PROBLEM STATEMENT — Each line holding the word "shown" counts once; give the total and nothing more.

LISTING —
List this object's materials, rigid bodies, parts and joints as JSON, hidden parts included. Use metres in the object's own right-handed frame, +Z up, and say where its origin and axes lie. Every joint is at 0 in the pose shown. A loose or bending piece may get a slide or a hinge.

* * *

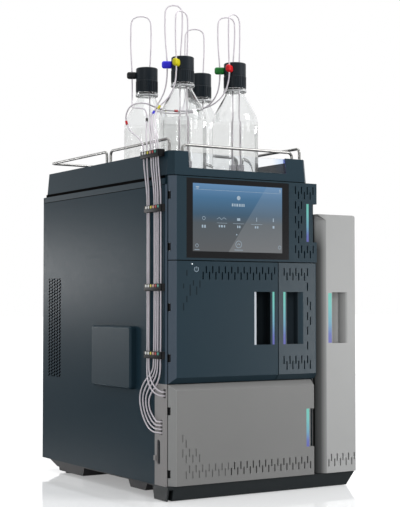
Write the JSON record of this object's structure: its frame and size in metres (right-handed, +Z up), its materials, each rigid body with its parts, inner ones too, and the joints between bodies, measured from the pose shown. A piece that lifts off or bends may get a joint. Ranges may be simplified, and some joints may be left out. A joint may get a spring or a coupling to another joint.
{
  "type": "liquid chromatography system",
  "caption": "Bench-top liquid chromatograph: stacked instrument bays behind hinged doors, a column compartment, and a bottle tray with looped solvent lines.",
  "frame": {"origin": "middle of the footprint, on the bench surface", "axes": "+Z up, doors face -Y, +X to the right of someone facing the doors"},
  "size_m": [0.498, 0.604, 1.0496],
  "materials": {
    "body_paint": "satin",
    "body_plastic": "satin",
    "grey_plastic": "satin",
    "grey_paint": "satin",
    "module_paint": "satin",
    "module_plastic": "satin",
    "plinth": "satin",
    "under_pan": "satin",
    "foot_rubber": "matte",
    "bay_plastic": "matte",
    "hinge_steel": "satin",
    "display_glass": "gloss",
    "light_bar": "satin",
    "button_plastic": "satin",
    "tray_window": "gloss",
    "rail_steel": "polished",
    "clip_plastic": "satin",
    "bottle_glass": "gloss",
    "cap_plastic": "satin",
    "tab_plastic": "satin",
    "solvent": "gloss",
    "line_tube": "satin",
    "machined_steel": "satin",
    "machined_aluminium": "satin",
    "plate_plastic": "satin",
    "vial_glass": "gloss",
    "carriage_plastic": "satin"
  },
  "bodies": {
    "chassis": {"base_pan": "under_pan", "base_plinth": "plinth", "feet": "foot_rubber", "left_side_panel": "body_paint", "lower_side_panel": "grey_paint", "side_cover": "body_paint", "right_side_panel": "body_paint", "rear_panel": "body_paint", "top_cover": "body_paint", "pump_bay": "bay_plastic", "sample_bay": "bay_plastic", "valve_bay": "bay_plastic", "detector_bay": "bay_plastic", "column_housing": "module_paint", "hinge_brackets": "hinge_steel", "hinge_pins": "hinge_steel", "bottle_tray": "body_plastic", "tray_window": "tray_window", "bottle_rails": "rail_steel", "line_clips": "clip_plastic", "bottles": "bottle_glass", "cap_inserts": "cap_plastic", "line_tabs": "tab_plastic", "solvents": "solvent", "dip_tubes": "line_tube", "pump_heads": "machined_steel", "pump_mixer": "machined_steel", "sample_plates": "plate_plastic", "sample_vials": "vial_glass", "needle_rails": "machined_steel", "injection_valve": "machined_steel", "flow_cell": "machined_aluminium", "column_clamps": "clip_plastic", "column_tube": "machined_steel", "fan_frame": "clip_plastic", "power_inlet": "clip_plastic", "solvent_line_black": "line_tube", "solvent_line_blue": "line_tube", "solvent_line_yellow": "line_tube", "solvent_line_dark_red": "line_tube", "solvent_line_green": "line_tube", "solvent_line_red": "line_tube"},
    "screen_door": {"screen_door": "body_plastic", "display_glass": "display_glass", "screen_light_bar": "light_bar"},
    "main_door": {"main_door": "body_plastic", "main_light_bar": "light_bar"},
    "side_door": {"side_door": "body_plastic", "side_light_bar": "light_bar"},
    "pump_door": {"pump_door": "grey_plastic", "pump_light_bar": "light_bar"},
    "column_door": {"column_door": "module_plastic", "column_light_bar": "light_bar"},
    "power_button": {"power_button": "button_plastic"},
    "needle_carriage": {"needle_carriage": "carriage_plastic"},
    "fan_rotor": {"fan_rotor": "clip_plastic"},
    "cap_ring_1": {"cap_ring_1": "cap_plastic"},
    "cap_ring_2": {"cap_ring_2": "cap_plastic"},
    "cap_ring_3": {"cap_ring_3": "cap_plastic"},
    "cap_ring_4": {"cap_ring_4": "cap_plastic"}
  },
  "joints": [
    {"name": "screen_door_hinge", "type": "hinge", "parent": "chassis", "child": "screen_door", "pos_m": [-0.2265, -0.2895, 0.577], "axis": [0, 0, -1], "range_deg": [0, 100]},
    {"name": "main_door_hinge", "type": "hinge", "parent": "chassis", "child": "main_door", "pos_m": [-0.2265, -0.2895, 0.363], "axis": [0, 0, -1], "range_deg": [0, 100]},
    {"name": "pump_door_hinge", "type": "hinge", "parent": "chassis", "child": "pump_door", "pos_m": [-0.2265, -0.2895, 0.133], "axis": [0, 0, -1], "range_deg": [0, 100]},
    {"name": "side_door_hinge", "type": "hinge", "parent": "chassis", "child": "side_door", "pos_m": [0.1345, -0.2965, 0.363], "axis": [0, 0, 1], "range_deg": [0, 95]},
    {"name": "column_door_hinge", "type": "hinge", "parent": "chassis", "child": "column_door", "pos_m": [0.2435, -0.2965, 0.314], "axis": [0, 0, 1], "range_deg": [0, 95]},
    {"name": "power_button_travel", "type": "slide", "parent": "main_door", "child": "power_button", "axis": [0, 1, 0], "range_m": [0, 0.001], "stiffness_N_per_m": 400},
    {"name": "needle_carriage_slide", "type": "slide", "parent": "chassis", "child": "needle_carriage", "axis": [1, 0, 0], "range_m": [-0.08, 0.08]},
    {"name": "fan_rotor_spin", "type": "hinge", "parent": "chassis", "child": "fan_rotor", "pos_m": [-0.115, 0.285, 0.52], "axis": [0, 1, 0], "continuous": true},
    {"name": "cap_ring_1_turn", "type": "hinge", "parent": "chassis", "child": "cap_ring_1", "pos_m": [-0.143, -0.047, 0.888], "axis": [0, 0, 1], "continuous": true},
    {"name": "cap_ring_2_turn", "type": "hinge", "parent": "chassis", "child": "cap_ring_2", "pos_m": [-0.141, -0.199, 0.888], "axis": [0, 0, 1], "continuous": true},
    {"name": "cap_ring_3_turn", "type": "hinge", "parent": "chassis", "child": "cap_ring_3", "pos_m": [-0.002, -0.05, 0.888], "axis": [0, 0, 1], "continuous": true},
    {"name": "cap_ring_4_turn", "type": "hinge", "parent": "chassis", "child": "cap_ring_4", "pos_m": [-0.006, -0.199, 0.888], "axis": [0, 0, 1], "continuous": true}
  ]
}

EXERCISE ANSWER — 2